Need Supply Co.
- Formerly: Blues Recycled Clothing
- Industry: clothing
- Founded: 1996
- Defunct: 2020
- Fate: Downturn in sales
- Area served: United States Japan
- Products: Men’s and Women’s Apparel, footwear, and accessories
- Owner: Christopher Bossola
- Website: https://needsupply.com/

= Need Supply Co. =

Need Supply Co. was a U.S.-based e-commerce company founded by Christopher Bossola which was in business 1996–2020. The company shut down in September 2020 due to financial problems brought on by the COVID-19 pandemic.

== Overview ==
Need Supply Co. was a clothing and lifestyle brand based in Richmond, Virginia. The business was started with 300 pairs of vintage Levi's and a 250 sq. ft. store. The company later expanded their offerings to include men's and women's clothing (including luxury fashion and premium streetwear), accessories, footwear, beauty, and home products. In Richmond, it was known for its congenial staff and as a hub for the art and fashion communities.

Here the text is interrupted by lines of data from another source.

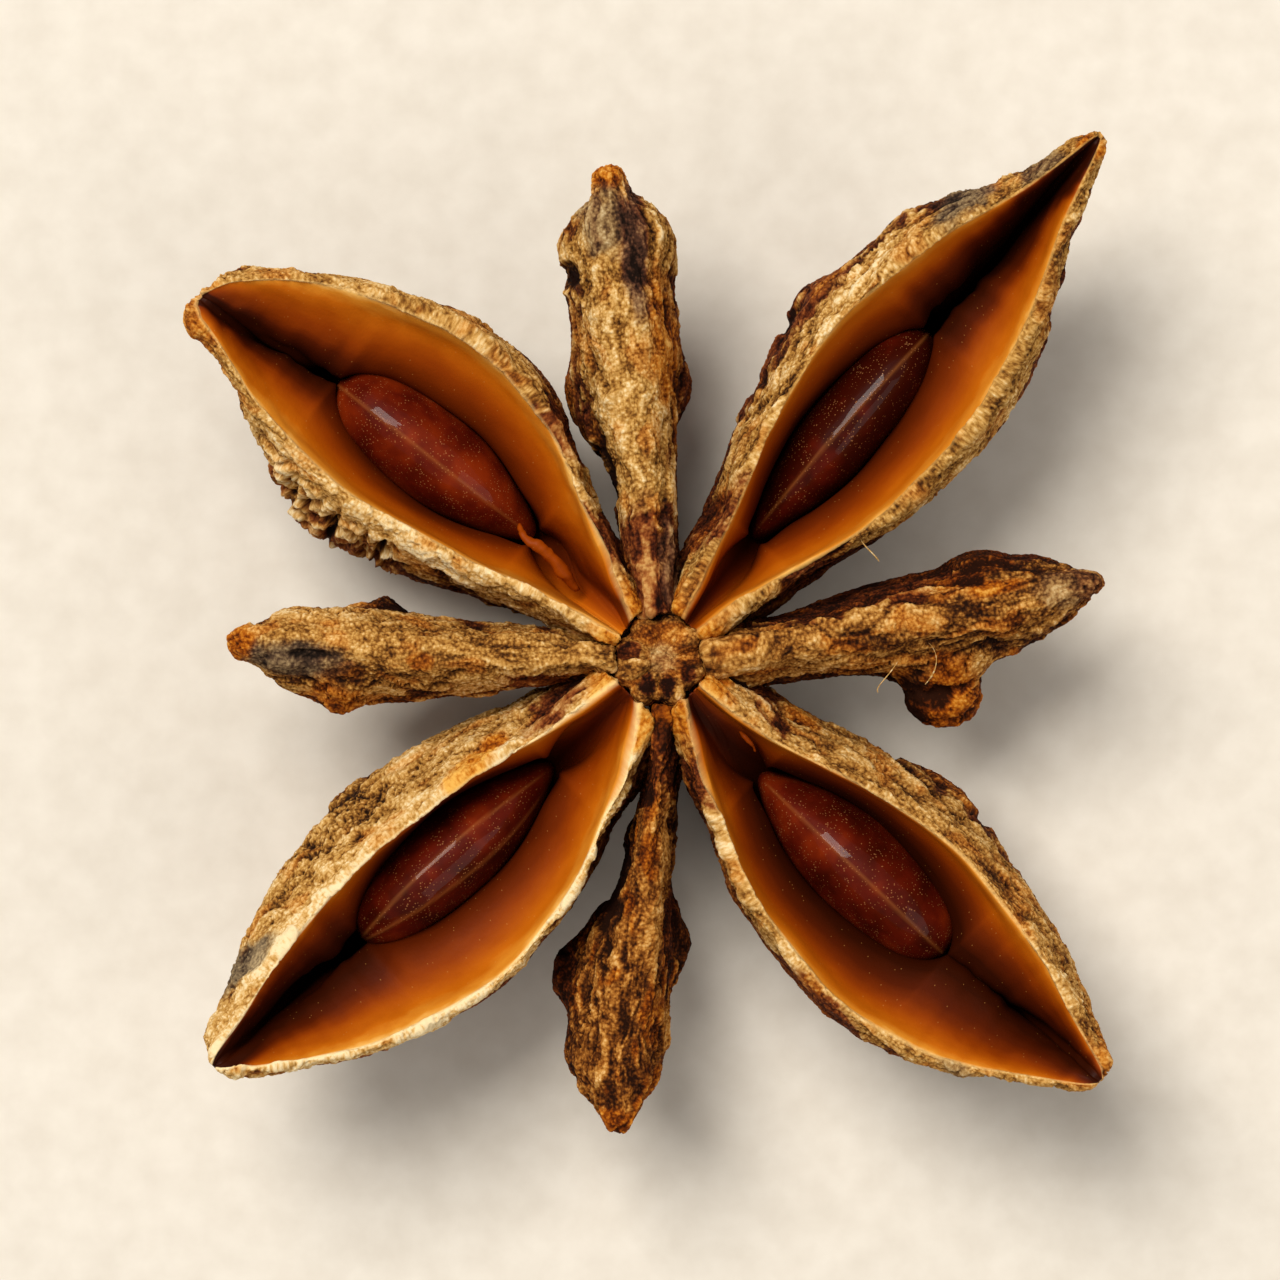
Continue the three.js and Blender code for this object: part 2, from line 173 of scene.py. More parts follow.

# The rules of a husk. azimuth: the way it points, degrees. seed: of its noise. pale: added to its
# tone, which runs from 0, dark, to 1, pale. warm: share of rust all over it. shade: how much darker
# than the others the painted shade on its lining is. crack: half width of the gap between the walls
# beyond the seed, mm. crack_shade: how far the painted shade beside that gap reaches, mm.
# bleached: how strong the painted highlight on the lip and its broken edge is, 0 for golden.
# band: how far down the pale crust reaches, left and right, mm.
# pleats: cross folds in a wall, as side, from, to, depth of the folds and their pitch, mm.
# marks: what stands out, by kind, each as distance s from the column's axis, distance t to the
# left of the husk's middle line, length, width (mm) and strength.
OPEN = {
    "ne": {
        "azimuth": 50, "seed": 3, "pale": 0.0, "shade": 0.04, "crack": 0.28, "crack_shade": 1.3,
        "warm": 0.0, "bleached": 0.0, "band": (1.8, 1.1), "pleats": [],
        "marks": {
            "cream": [(10.0, 2.6, 9.0, 0.55, 0.8)],
            "skin": [(9.5, 3.35, 8.0, 0.5, 0.4), (4.0, 1.4, 3.6, 0.9, 0.7), (4.5, -1.7, 4.5, 0.9, 0.9),
                     (9.0, -3.2, 2.4, 0.4, 0.6), (11.0, -3.5, 8.0, 0.6, 0.7)],
            "fibre": [(10.0, 2.8, 12.0, 1.6, 1.0)],
            "grey": [(16.4, 1.9, 2.4, 1.1, 0.9), (18.3, 0.7, 1.6, 0.7, 0.7)],
            "rust": [(17.2, 1.6, 1.3, 0.6, 0.9), (19.6, 0.0, 0.7, 0.8, 1.0),
                     (12.2, 3.3, 2.2, 0.4, 0.7)],
            "hollow": [(10.2, 3.6, 1.4, 0.25, 0.9), (7.4, 3.1, 2.2, 0.2, 0.8)],
            "cork": [(10.5, -2.8, 8.0, 0.8, 0.6)],
            "bump": [(11.8, -2.9, 9.0, 1.8, 0.16)]
        }},
    "nw": {
        "azimuth": 141.8, "seed": 11, "pale": 0.02, "shade": -0.02, "crack": 0.2, "crack_shade": 1.0,
        "warm": 0.05, "bleached": 0.3, "band": (2.2, 1.3), "pleats": [(1, 7.4, 13.2, 0.14, 0.8)],
        "marks": {
            "cream": [(7.5, 1.7, 5.0, 0.5, 0.9), (12.5, 2.0, 4.0, 0.4, 0.6)],
            "cork": [(10.0, 2.1, 6.0, 0.8, 0.5), (9.0, -4.2, 3.0, 0.6, 0.7)],
            "rust": [(16.5, 0.3, 1.5, 2.2, 0.9), (7.6, 2.2, 2.2, 0.5, 0.6)],
            "bump": [(16.9, 0.5, 0.9, 1.2, 0.12), (9.5, -3.8, 6.5, 2.0, 0.2)],
            "skin": [(4.0, -1.6, 4.0, 1.2, 1.0), (6.5, -3.4, 3.5, 0.8, 0.8)],
            "hollow": [(8.6, 2.5, 0.25, 0.9, 0.9), (10.1, 2.9, 0.25, 1.0, 0.9),
                       (11.6, 3.0, 0.3, 0.9, 0.8)]
        }},
    "sw": {
        "azimuth": -137.7, "seed": 23, "pale": 0.08, "shade": 0.06, "crack": 0.3, "crack_shade": 2.0,
        "warm": 0.0, "bleached": 1.0, "band": (0.6, 4.4), "pleats": [],
        "marks": {
            "cork": [(9.5, -2.5, 9.0, 1.6, 0.8), (17.0, 0.0, 1.4, 1.2, 0.6)],
            "rust": [(6.0, -1.4, 2.4, 0.6, 1.0), (8.8, -3.8, 3.0, 0.5, 0.7)],
            "grey": [(15.4, -1.6, 2.8, 0.7, 1.0)],
            "skin": [(3.2, -1.0, 2.6, 0.8, 0.7)],
            "hollow": [(10.0, -3.3, 3.0, 0.22, 0.8)],
            "cream": [(13.0, -1.3, 5.0, 0.5, 0.4), (10.0, 3.4, 6.0, 0.35, 0.7)],
            "specks": [(10.5, -2.7, 3.4, 1.1, 1.0)]
        }},
    "se": {
        "azimuth": -43.7, "seed": 31, "pale": 0.02, "shade": 0.5, "crack": 0.07, "crack_shade": 0.5,
        "warm": 0.1, "bleached": 0.3, "band": (2.4, 0.9), "pleats": [],
        "marks": {
            "cork": [(9.0, 2.1, 10.0, 1.4, 0.7)],
            "hollow": [(6.4, 2.75, 4.6, 0.22, 1.0), (9.4, 3.15, 2.6, 0.16, 0.9)],
            "rust": [(4.0, 1.75, 1.8, 0.7, 0.9), (10.0, 3.4, 2.8, 0.6, 0.8),
                     (17.2, 0.0, 1.5, 1.6, 0.9)],
            "skin": [(10.3, -4.0, 3.4, 0.6, 0.9), (4.0, -1.6, 4.2, 0.9, 0.9),
                     (3.2, 1.0, 2.2, 0.6, 0.6)],
            "grey": [(14.2, -2.6, 2.6, 0.6, 0.5)],
            "cream": [(13.5, 1.6, 3.4, 0.5, 0.5)]
        }},
}


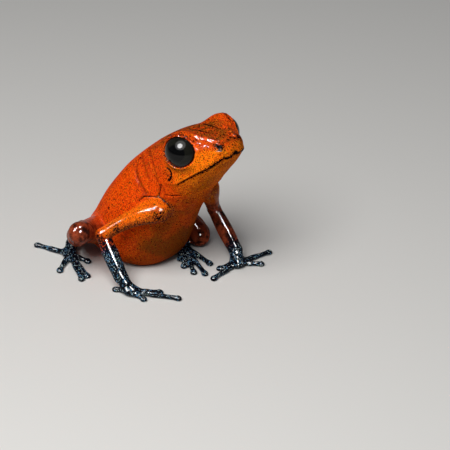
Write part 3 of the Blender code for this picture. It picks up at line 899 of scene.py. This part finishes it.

In 2008, Need Supply Co. launched their web store at needsupply.com and have been growing a global customer base ever since. They curate a mix of well-known brands and up-and-coming independent designers from the U.S. and abroad.

Inc. 5000 named Need Supply Co. to its 2013 list of America's Fastest-Growing Companies, earning a ranking of 723 of 5,000.

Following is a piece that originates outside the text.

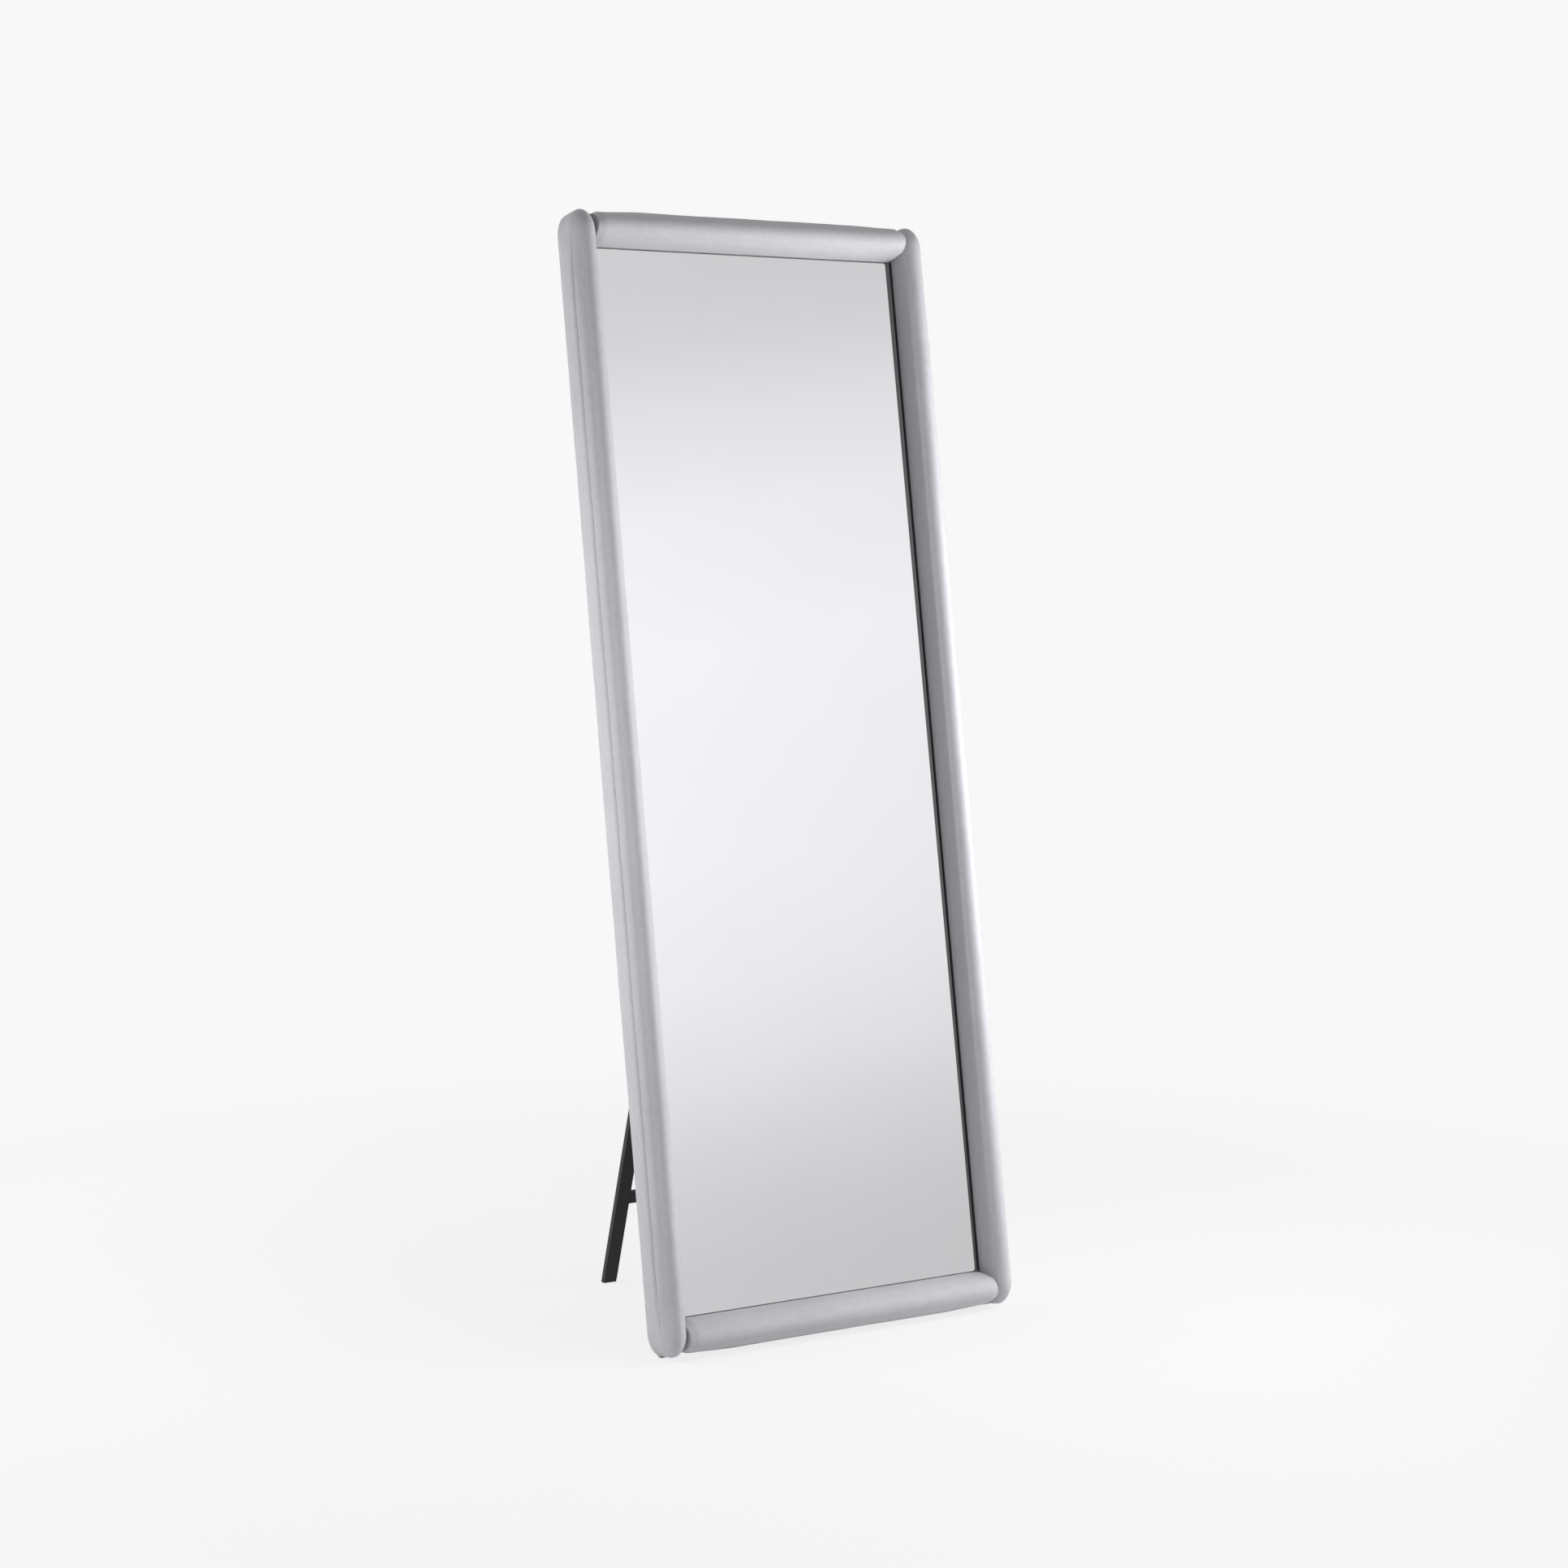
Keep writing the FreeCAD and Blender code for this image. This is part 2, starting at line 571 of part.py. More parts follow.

In 2015, Need Supply Co. expanded into the Japanese market with stores in Tokyo. The same year, the company started NEED, a men's and women's apparel line designed and produced exclusively for Need Supply Co. In later years, NEED expanded into additional categories, including accessories and footwear.

In 2016, Need Supply Co. minority shareholders Herschel Capital Co., acquired the Seattle-based luxury retailer, Totokaelo, and entered into a long-term operating agreement with Need Supply Co. management to oversee operations for Totokaelo's Seattle and New York retail stores, as well as their e-commerce fulfillment.

Formal measures began in 2018 to merge both Need Supply Co. and Totokaelo under a single parent company, NSTO; the merger completed in 2019. At that time, NSTO also consolidated multiple Richmond, VA offices and relocated their staff into a new global headquarters for NSTO in Richmond's Scott's Addition neighborhood.

In 2019, Need Supply Co. (now officially NSTO) was again named to the Inc. 5000 list of America's Fastest-Growing Companies, earning a ranking of 1,711.

===Closure===
The company permanently shut down in September 2020. The company had insufficient capital to survive a downturn in sales stemming from the COVID-19 pandemic.

== Human Being Journal ==
In 2012, Need Supply Co. started designing and producing a biannual print magazine entitled "Human Being Journal," which featured independent artists and designers from around the globe, in addition to features on music, food, culture, architecture, and fashion. The magazine was distributed globally and in 2014, was also translated into Japanese. The Human Being Journal translation partnership eventually led to Need Supply Co. opening stores in Japan in 2015.